WHAT IS NEEDED | Quote, with no changes, the lines that run from the top of the material to the line with "return inset_slab(LID_WALL +", both included.

== SOURCE EXCERPT

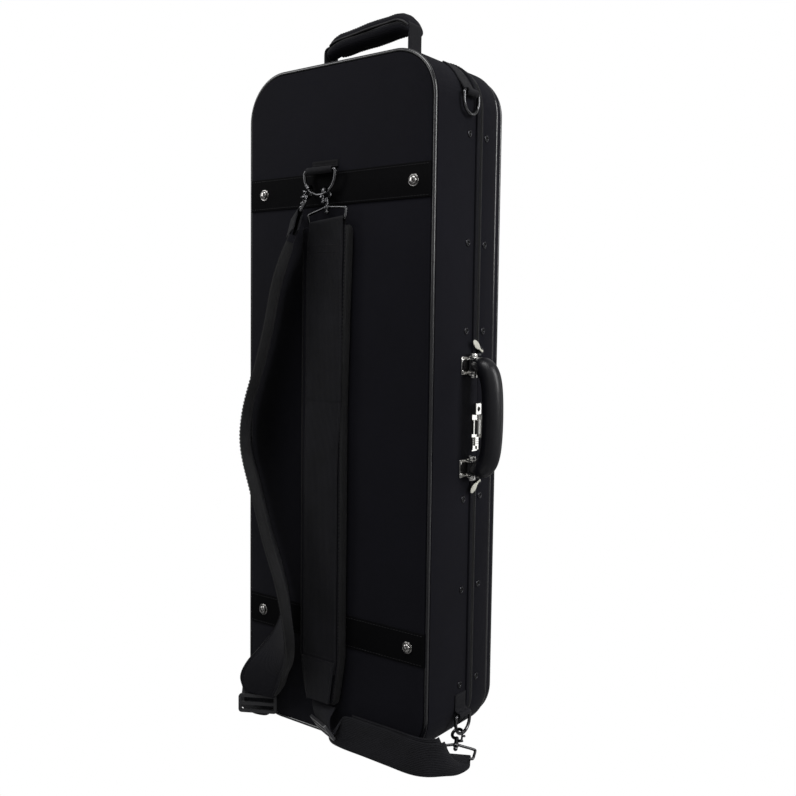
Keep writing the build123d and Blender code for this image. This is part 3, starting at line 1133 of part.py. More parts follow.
def neck_cradle():
    """The padded block with a round notch that the viola's neck lies in."""
    half = CENTRE_CHANNEL / 2 - SOFT_GAP
    cradle = block(-half, half, LINING_Y, CUSHION_TOP_Y, NECK_BLOCK_Z, NECK_BLOCK_Z + NECK_BLOCK_LENGTH)
    notch_top = NECK_FLOOR_Y + NECK_CHANNEL / 2
    notch = rod((0, notch_top, NECK_BLOCK_Z), (0, notch_top, NECK_BLOCK_Z + NECK_BLOCK_LENGTH), NECK_CHANNEL / 2)
    notch += block(-NECK_CHANNEL / 2, NECK_CHANNEL / 2, notch_top, CUSHION_TOP_Y, NECK_BLOCK_Z,
                   NECK_BLOCK_Z + NECK_BLOCK_LENGTH)
    return cradle - notch


def neck_strap():
    """The soft strap that ties the neck down over its cradle."""
    half = CENTRE_CHANNEL / 2 - SOFT_GAP
    middle = NECK_BLOCK_Z + NECK_BLOCK_LENGTH / 2
    low = CUSHION_TOP_Y + SOFT_GAP
    strap = block(-half, half, low, low + WEBBING_THICKNESS, middle - WEBBING_WIDTH / 2, middle + WEBBING_WIDTH / 2)
    return fillet(strap.edges().filter_by(Axis.Y), WEBBING_THICKNESS)


def accessory_box(side):
    """An open box beside the neck, its outer corner round like the shell's."""
    near = side * CENTRE_CHANNEL / 2
    far = side * CASE_WIDTH
    z_low = CUSHION_TOP_Z + SOFT_GAP
    zone = block(min(near, far), max(near, far), LINING_Y, BOX_TOP_Y, z_low, CASE_LENGTH)
    box = inset_slab(BODY_WALL + SOFT_GAP, LINING_Y, BOX_TOP_Y) & zone
    inner_near = near + side * BOX_WALL
    inner = block(min(inner_near, far), max(inner_near, far), LINING_Y + BOX_FLOOR, BOX_TOP_Y, z_low + BOX_WALL,
                  CASE_LENGTH)
    return box - (inset_slab(BODY_WALL + SOFT_GAP + BOX_WALL, LINING_Y + BOX_FLOOR, BOX_TOP_Y) & inner)


def lid_padding():
    """The plush-covered padding inside the lid."""
    return inset_slab(LID_WALL + SOFT_GAP, LID_PAD_Y, LID_INSIDE_Y)


def lid_stays():
    """The ribbons near the two ends that stop the lid."""
    stays = []
    near = BODY_WALL + LIP_THICKNESS + SOFT_GAP
    for z_low in (near, CASE_LENGTH - near - STAY_THICKNESS):
        stays.append(block(STAY_X, STAY_X + STAY_WIDTH, SEAM_Y - LIP_ROOT + SOFT_GAP, LID_PAD_Y - SOFT_GAP, z_low,
                           z_low + STAY_THICKNESS))
    return Compound(children=stays)


def bow_lever(side):
    """A turning lever that holds a bow's stick against the lid."""
    top = LID_PAD_Y - BOW_BASE_HEIGHT - BOW_LEVER_GAP
    outline = SlotCenterToCenter(BOW_LEVER_LENGTH, BOW_LEVER_WIDTH)
    place = Pos(side * BOW_X, top, BOW_LEVER_Z)
    lever = extrude(Plane.XZ * outline, amount=BOW_LEVER_THICKNESS, dir=(0, -1, 0))
    lever = fillet(lever.faces().sort_by(Axis.Y)[0].edges(), BOW_LEVER_THICKNESS / 3)
    return place * (lever - rod((0, 0, 0), (0, -BOW_LEVER_THICKNESS, 0), BOW_PIVOT_RADIUS + BOW_PIVOT_GAP))


def bow_bases():
    """The two posts that the bow levers turn on."""
    bases = []
    for side in (-1, 1):
        x = side * BOW_X
        foot = rod((x, LID_PAD_Y, BOW_LEVER_Z), (x, LID_PAD_Y - BOW_BASE_HEIGHT, BOW_LEVER_Z), BOW_POST_RADIUS)
        end = LID_PAD_Y - BOW_BASE_HEIGHT - BOW_LEVER_THICKNESS - 2 * BOW_LEVER_GAP
        pivot = rod((x, LID_PAD_Y, BOW_LEVER_Z), (x, end, BOW_LEVER_Z), BOW_PIVOT_RADIUS)
        head = rod((x, end, BOW_LEVER_Z), (x, end - BOW_HEAD_THICKNESS, BOW_LEVER_Z), BOW_POST_RADIUS)
        bases.append(foot + pivot + head)
    return Compound(children=bases)


def bow_tip_holder():
    """The padded sleeves that the tips of the bows slide into."""
    sleeves = []
    for side in (-1, 1):
        x = side * BOW_X
        low_y = LID_PAD_Y - TIP_HOLDER_DEPTH
        sleeve = block(x - TIP_HOLDER_WIDTH / 2, x + TIP_HOLDER_WIDTH / 2, low_y, LID_PAD_Y, TIP_HOLDER_Z,
                       TIP_HOLDER_Z + TIP_HOLDER_LENGTH)
        sleeve = fillet(sleeve.faces().sort_by(Axis.Y)[0].edges().filter_by(Axis.Z), TIP_WALL)
        slot = block(x - TIP_SLOT / 2, x + TIP_SLOT / 2, low_y + TIP_WALL, LID_PAD_Y - TIP_WALL, TIP_HOLDER_Z,
                     TIP_HOLDER_Z + TIP_HOLDER_LENGTH - TIP_WALL)
        sleeves.append(sleeve - slot)
    return Compound(children=sleeves)


def loop_bar(place, drop):
    """The middle of a loop's lower bar on a placed hook."""
    return place.from_local_coords(Vector(0, 0, -drop))


BACK_RING_PLANE = Plane(origin=(BACK_RING_X, BACK_RING_Y, BACK_RING_Z), x_dir=(1, 0, 0), z_dir=(0, 0, 1))
LOOP_BOTTOM_DROP = HOOK_EYE + HOOK_SHANK / 2 + HOOK_LOOP_GAP + LOOP_HEIGHT
RIGHT_TOP_HOOK = hook_place(BACK_RING_PLANE, BACK_RING_WIDTH, BACK_RING_DEPTH, 26, (0.1, -0.05, -0.99))
LEFT_TOP_HOOK = hook_place(BACK_RING_PLANE, BACK_RING_WIDTH, BACK_RING_DEPTH, -42, (-0.18, -0.42, -0.89))
RIGHT_LOWER_HOOK = hook_place(side_ring_plane(1, LOWER_RING_Y, LOWER_RING_Z), SIDE_RING_WIDTH, SIDE_RING_DEPTH,
                              -LOWER_HOOK_ANGLE, (0.38, -0.75, -0.42))
LEFT_LOWER_HOOK = hook_place(side_ring_plane(-1, LOWER_RING_Y, LOWER_RING_Z), SIDE_RING_WIDTH, SIDE_RING_DEPTH,
                             LOWER_HOOK_ANGLE, (-0.38, -0.75, -0.42))
LEFT_LOOP_ACROSS = (0.75, -0.66, 0)
LOWER_LOOP_ACROSS = (-0.884, -0.468, 0)


def main():
    """Build every piece and write it under its own name."""
    save("body_shell", body_shell())
    save("back_piping", piping(BACK_Y + PIPING_RADIUS))
    save("back_bands", back_bands())
    save("back_studs", back_studs())
    save("body_rivets", rivets(BODY_RIVET_Y))
    save("zip_chain", zip_chain())
    save("zip_flaps", zip_flaps())
    for name, post_z, up in (("upper", HANDLE_CENTRE_Z + SLIDER_PARK, 1), ("lower", HANDLE_CENTRE_Z - SLIDER_PARK, -1)):
        save(name + "_zip_slider", zip_slider(post_z, up))
        save(name + "_zip_pull", zip_pull(post_z, up))
    save("handle_posts", handle_posts())
    save("carry_handle", carry_handle())
    save("lock_plate", lock_plate())
    save("key_cylinder", key_cylinder())
    save("release_slide", release_slide())
    save("hasp_plate", hasp_plate())
    save("lock_hasp", lock_hasp())
    save("hinge_body_leaves", hinge_leaves(0))
    save("hinge_lid_leaves", hinge_leaves(1))
    save("hinge_pins", hinge_pins())
    save("back_ring_tab", back_ring_tab())
    save("back_d_ring", BACK_RING_PLANE * d_ring(BACK_RING_WIDTH, BACK_RING_DEPTH))
    save("side_ring_tabs", side_ring_tabs())
    ring = d_ring(SIDE_RING_WIDTH, SIDE_RING_DEPTH)
    save("upper_side_d_ring", side_ring_plane(1, UPPER_RING_Y, UPPER_RING_Z) * ring)
    save("lower_right_d_ring", side_ring_plane(1, LOWER_RING_Y, LOWER_RING_Z) * ring)
    save("lower_left_d_ring", side_ring_plane(-1, LOWER_RING_Y, LOWER_RING_Z) * ring)
    left_across = (-LOWER_LOOP_ACROSS[0], LOWER_LOOP_ACROSS[1], 0)
    for name, place, across, width in (("right_top", RIGHT_TOP_HOOK, (1, 0, 0), LOOP_BOTTOM),
                                       ("left_top", LEFT_TOP_HOOK, LEFT_LOOP_ACROSS, LOOP_BOTTOM),
                                       ("right_lower", RIGHT_LOWER_HOOK, LOWER_LOOP_ACROSS, LOWER_LOOP_WIDTH),
                                       ("left_lower", LEFT_LOWER_HOOK, left_across, LOWER_LOOP_WIDTH)):
        save(name + "_hook", snap_hook(place, across, width))
        save(name + "_trigger", place * hook_trigger())
    save("right_shoulder_pad", right_shoulder_pad())
    save("left_shoulder_pad", left_shoulder_pad())
    save("right_strap_webbing", right_strap_webbing())
    save("left_strap_webbing", left_strap_webbing())
    save("strap_adjusters", strap_adjusters())
    save("top_handle_anchors", top_handle_anchors())
    save("top_handle_webbing", top_handle_webbing())
    save("top_handle_wrap", wrap_leaf(1))
    save("top_handle_leaf", wrap_leaf(-1))
    save("lid_shell", lid_shell())
    save("lid_padding", lid_padding())
    save("lid_pipings", lid_pipings())
    save("lid_rivets", rivets(LID_RIVET_Y))
    save("lid_stays", lid_stays())
    save("music_pocket", music_pocket())
    save("pocket_zip_slider", pocket_zip_slider())
    save("bow_bases", bow_bases())
    save("left_bow_lever", bow_lever(-1))
    save("right_bow_lever", bow_lever(1))
    save("bow_tip_holder", bow_tip_holder())
    save("back_lining", back_lining())
    save("side_cushions", side_cushions())
    save("suspension_pads", suspension_pads())
    save("neck_cradle", Compound(children=[neck_cradle(), neck_strap()]))
    save("accessory_boxes", Compound(children=[accessory_box(-1), accessory_box(1)]))


main()
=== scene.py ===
"""Looks of the viola case: cloth-covered shells, straps, hardware and the plush inside."""
import json
import math

import bmesh
import bpy
from mathutils import Matrix, Vector


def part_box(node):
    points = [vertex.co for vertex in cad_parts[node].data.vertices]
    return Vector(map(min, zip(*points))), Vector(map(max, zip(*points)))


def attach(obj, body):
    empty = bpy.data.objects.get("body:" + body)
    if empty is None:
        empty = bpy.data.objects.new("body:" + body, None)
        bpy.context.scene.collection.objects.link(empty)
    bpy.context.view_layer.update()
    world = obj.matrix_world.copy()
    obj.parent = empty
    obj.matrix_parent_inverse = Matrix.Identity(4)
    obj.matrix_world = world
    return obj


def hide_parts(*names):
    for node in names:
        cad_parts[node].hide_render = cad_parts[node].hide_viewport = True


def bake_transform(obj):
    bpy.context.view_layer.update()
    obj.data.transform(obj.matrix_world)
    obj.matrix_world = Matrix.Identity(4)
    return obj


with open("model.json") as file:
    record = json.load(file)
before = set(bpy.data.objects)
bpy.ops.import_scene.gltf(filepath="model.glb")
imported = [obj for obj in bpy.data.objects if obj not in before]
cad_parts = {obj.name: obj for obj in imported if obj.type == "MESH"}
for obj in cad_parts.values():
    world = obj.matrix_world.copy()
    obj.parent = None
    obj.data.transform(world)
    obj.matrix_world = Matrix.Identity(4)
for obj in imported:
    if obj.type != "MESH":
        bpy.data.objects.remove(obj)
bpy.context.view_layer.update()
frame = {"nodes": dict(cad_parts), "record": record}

# All places below are millimetres in the row frame, and are scaled to metres when a mesh is made
MM = 0.001

# Case
HALF_WIDTH = 142.5
LENGTH = 810.0
CORNER = 57.0
BACK_Y = -65.5
SEAM_Y = 29.5
LID_Y = 65.5
POCKET_Y = 79.5
POCKET_INSET = 3.0
PIPING = 2.25
PIPING_STEP = 2 * PIPING + 0.15
SMALLEST_CORNER = 0.4

# Camera, solved from the straight edges of the case in the photograph
CAMERA_AZIMUTH = 36.876
CAMERA_ELEVATION = 4.370
CAMERA_ROLL = 0.752
CAMERA_PLACE = (727.65, -907.09, 501.69)
CAMERA_FOCAL_PX = 930.54
IMAGE_WIDTH_PX = 796
SENSOR_MM = 36.0


# Mesh helpers

def smooth(obj, angle=40.0):
    """Smooth shading with sharp edges kept above an angle."""
    mesh = obj.data
    bm = bmesh.new()
    bm.from_mesh(mesh)
    limit = math.radians(angle)
    for face in bm.faces:
        face.smooth = True
    for edge in bm.edges:
        if len(edge.link_faces) == 2:
            edge.smooth = edge.calc_face_angle(0) < limit
    bm.to_mesh(mesh)
    bm.free()
    return obj


def make(name, verts, faces, material, body, replaces=(), slot=None, angle=40.0, strip=None):
    """A mesh piece from points in millimetres, riding on a body, or left free to blend where body is None."""
    mesh = bpy.data.meshes.new(name)
    mesh.from_pydata([Vector(v) * MM for v in verts], [], faces)
    mesh.validate()
    if strip:
        layer = mesh.uv_layers.new(name="strip")
        for loop in mesh.loops:
            layer.data[loop.index].uv = strip[loop.vertex_index]
    obj = bpy.data.objects.new(name, mesh)
    bpy.context.scene.collection.objects.link(obj)
    bm = bmesh.new()
    bm.from_mesh(mesh)
    bmesh.ops.recalc_face_normals(bm, faces=bm.faces)
    bm.to_mesh(mesh)
    bm.free()
    mesh.materials.append(material)
    smooth(obj, angle)
    if body:
        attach(obj, body)
    if replaces:
        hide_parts(*replaces)
    return obj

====

FINAL ANSWER |
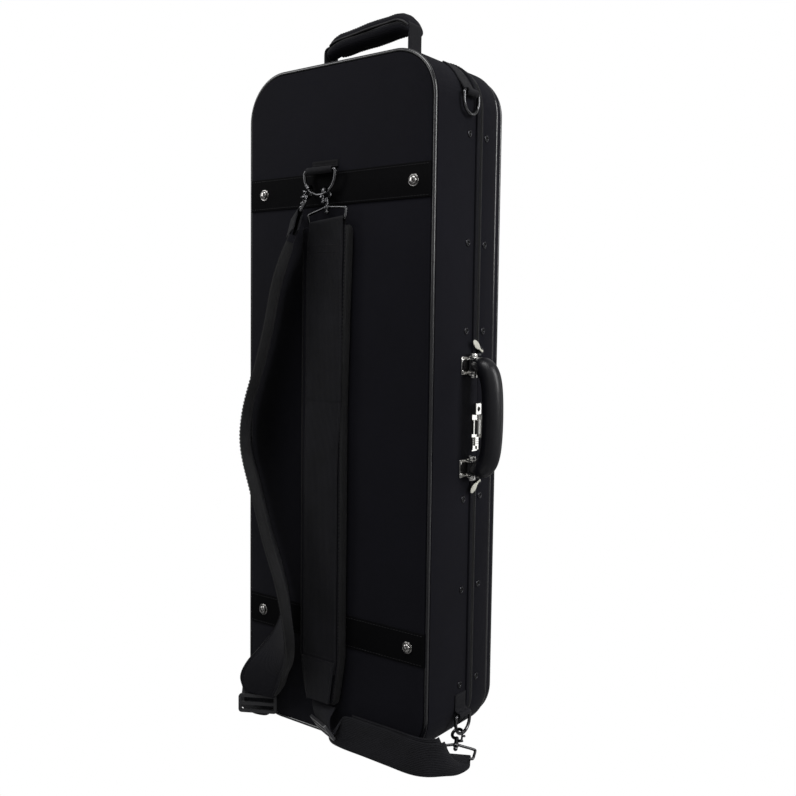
Keep writing the build123d and Blender code for this image. This is part 3, starting at line 1133 of part.py. More parts follow.
def neck_cradle():
    """The padded block with a round notch that the viola's neck lies in."""
    half = CENTRE_CHANNEL / 2 - SOFT_GAP
    cradle = block(-half, half, LINING_Y, CUSHION_TOP_Y, NECK_BLOCK_Z, NECK_BLOCK_Z + NECK_BLOCK_LENGTH)
    notch_top = NECK_FLOOR_Y + NECK_CHANNEL / 2
    notch = rod((0, notch_top, NECK_BLOCK_Z), (0, notch_top, NECK_BLOCK_Z + NECK_BLOCK_LENGTH), NECK_CHANNEL / 2)
    notch += block(-NECK_CHANNEL / 2, NECK_CHANNEL / 2, notch_top, CUSHION_TOP_Y, NECK_BLOCK_Z,
                   NECK_BLOCK_Z + NECK_BLOCK_LENGTH)
    return cradle - notch


def neck_strap():
    """The soft strap that ties the neck down over its cradle."""
    half = CENTRE_CHANNEL / 2 - SOFT_GAP
    middle = NECK_BLOCK_Z + NECK_BLOCK_LENGTH / 2
    low = CUSHION_TOP_Y + SOFT_GAP
    strap = block(-half, half, low, low + WEBBING_THICKNESS, middle - WEBBING_WIDTH / 2, middle + WEBBING_WIDTH / 2)
    return fillet(strap.edges().filter_by(Axis.Y), WEBBING_THICKNESS)


def accessory_box(side):
    """An open box beside the neck, its outer corner round like the shell's."""
    near = side * CENTRE_CHANNEL / 2
    far = side * CASE_WIDTH
    z_low = CUSHION_TOP_Z + SOFT_GAP
    zone = block(min(near, far), max(near, far), LINING_Y, BOX_TOP_Y, z_low, CASE_LENGTH)
    box = inset_slab(BODY_WALL + SOFT_GAP, LINING_Y, BOX_TOP_Y) & zone
    inner_near = near + side * BOX_WALL
    inner = block(min(inner_near, far), max(inner_near, far), LINING_Y + BOX_FLOOR, BOX_TOP_Y, z_low + BOX_WALL,
                  CASE_LENGTH)
    return box - (inset_slab(BODY_WALL + SOFT_GAP + BOX_WALL, LINING_Y + BOX_FLOOR, BOX_TOP_Y) & inner)


def lid_padding():
    """The plush-covered padding inside the lid."""
    return inset_slab(LID_WALL + SOFT_GAP, LID_PAD_Y, LID_INSIDE_Y)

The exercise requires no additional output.